A view of high-rises in downtown San Francisco from Salesforce Park on April 15, 2026. (Beth LaBerge/KQED)

But an impressive quake could also happen on a separate fracture.

“We see these old black and white pictures of people in 1906, dealing with the rubble, but in some ways [the next big quake] might not be that different,” Hirakawa said. “People should know that a big earthquake can happen again.”

Stephen Sherman Wade was 8 years old and living in Southern California when the 1994 Northridge earthquake shook his family’s home for more than 20 seconds.

“Beds shuddered against the wall,” Wade said. “It was terrifying.”

After moving to San Francisco’s SoMa neighborhood in 2020, he made it a priority to find a home that was seismically safe.

“No building is ever going to be 100% structurally sound against an earthquake,” Wade said, “but you can build pretty well for it.”

‘We still have a lot of work to do’

San Francisco’s earthquake dilemma is long-standing. The SPUR brief states that 60% of the city’s buildings were constructed prior to 1940, “without consideration for modern earthquake codes.”

Many are made of concrete, and in previous quakes elsewhere, similar buildings “pancaked on themselves,” causing “a lot of deaths,” Atkinson said.

In 1992, San Francisco developed a seismic hazard rating system to assess more than 200 city-owned buildings, using a 1-to-4 scale (best to worst). The city is still working to address many at-risk buildings.

A new policy brief from the Bay Area think tank SPUR warns that more than 3,700 pre-1995 concrete buildings could face significant risk if a large earthquake were to occur near San Francisco. The map highlighted in the SPUR reporter is sourced from the City and County of San Francisco. (Courtesy of SPUR)

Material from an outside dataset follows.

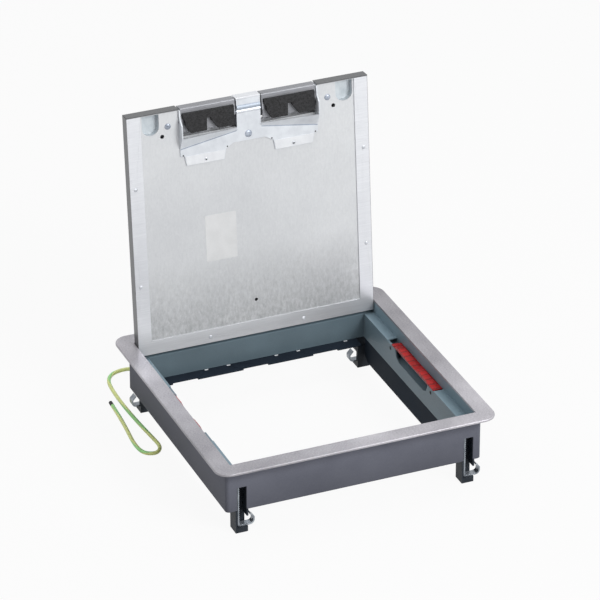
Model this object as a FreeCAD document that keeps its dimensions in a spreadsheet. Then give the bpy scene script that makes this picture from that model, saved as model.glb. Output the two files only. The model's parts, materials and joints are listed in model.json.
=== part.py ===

Officials are now turning to concrete buildings and requiring owners to self-report to staff by June 2027. The thousands of commercial, government, industrial and multi-family buildings are scattered throughout the city, but a concentrated block is in downtown.

On the emergency services side, Carroll’s team is modernizing the city’s earthquake plan, transforming a big binder of scenarios into actionable lists that staff can also pull up on their phones during a disaster. The update is due by the end of the year.

Simultaneously, the city is asking voters to approve a $535 million bond in June. The measure would fund seismic upgrades to fire stations, police stations, the 911 center, the emergency firefighting water system, and improvements to the bus system.

“We’ve touched every neighborhood in the city, and we still have a lot of work to do, which is why another bond is coming up,” said Brian Strong, the city’s chief resilience officer.

But there’s a new complication, he said. The city cannot rely on federal disaster aid under the Trump administration, and city budget constraints are limiting its office’s capacity to focus on seismic issues.

“We need to start making investments upfront so that when an earthquake happens, we don’t need to have that sort of high level of support from the federal government,” Strong said.

‘It’s a known limitation of earthquake warning’

Robert Olshansky remembers when there was no early earthquake warning system. Phones didn’t blare in the middle of the night, agencies didn’t text warnings.

Olshansky was rocked by a moderate-sized tremor in Southern California in 1971 and lived in North Berkeley during the Loma Prieta quake in 1989. By contrast, the 1906 quake released about 16 times as much energy as the Loma Prieta quake, according to the USGS.

The San Francisco Bay Area Planning and Urban Research Association (SPUR) offices in San Francisco on April 13, 2026. (Beth LaBerge/KQED)

At the time, Olshansky was about to put his home on the market that weekend so he and his family could move out of state. When he got home early from work, the house began to shake. His impulse was to run out, but he froze and endured the shaking.

“I turned on the news to try and find out what happened, but it wasn’t clear at first,” Olshansky said. “There was the Bay Bridge, there was a fire in the Mission District. We were seeing all these bits of news.”

Today, systems like the MyShake app developed by UC Berkeley’s Seismology Lab can send alerts within seven seconds of a magnitude 4.5 earthquake or larger. But in the case of a “1906-type earthquake,” communities closest to the epicenter will likely get no warning, said Angie Lux, a project scientist for earthquake warning with the lab.

“It’s a known limitation of earthquake warning, but I don’t think that it makes the system not useful,” Lux said. “Just having that warning means that people take action faster.”

But there might be another signal for some large quakes in Northern California. Chris Goldfinger, a marine geologist at Oregon State University, published a study last fall that found large earthquakes likely occurred in sync along the West Coast’s two major faults — the San Andreas and the Cascadia Subduction Zone — over the past 3,000 years.

The faults rupturing together may produce “shaking that could actually be stronger than 1906,” and after the Cascadia moves, the San Andreas could follow within “minutes to hours to days” and up to 50 years, Goldfinger said.

“That would give you more than the few seconds that you’d get now from the early warning system we have,” Goldfinger said.

He said the Bay Area will eventually jolt harder than people have experienced in modern history.

“It’s definitely going to happen,” Goldfinger said. “It is just really a question of when and a question of how prepared we will be for it.”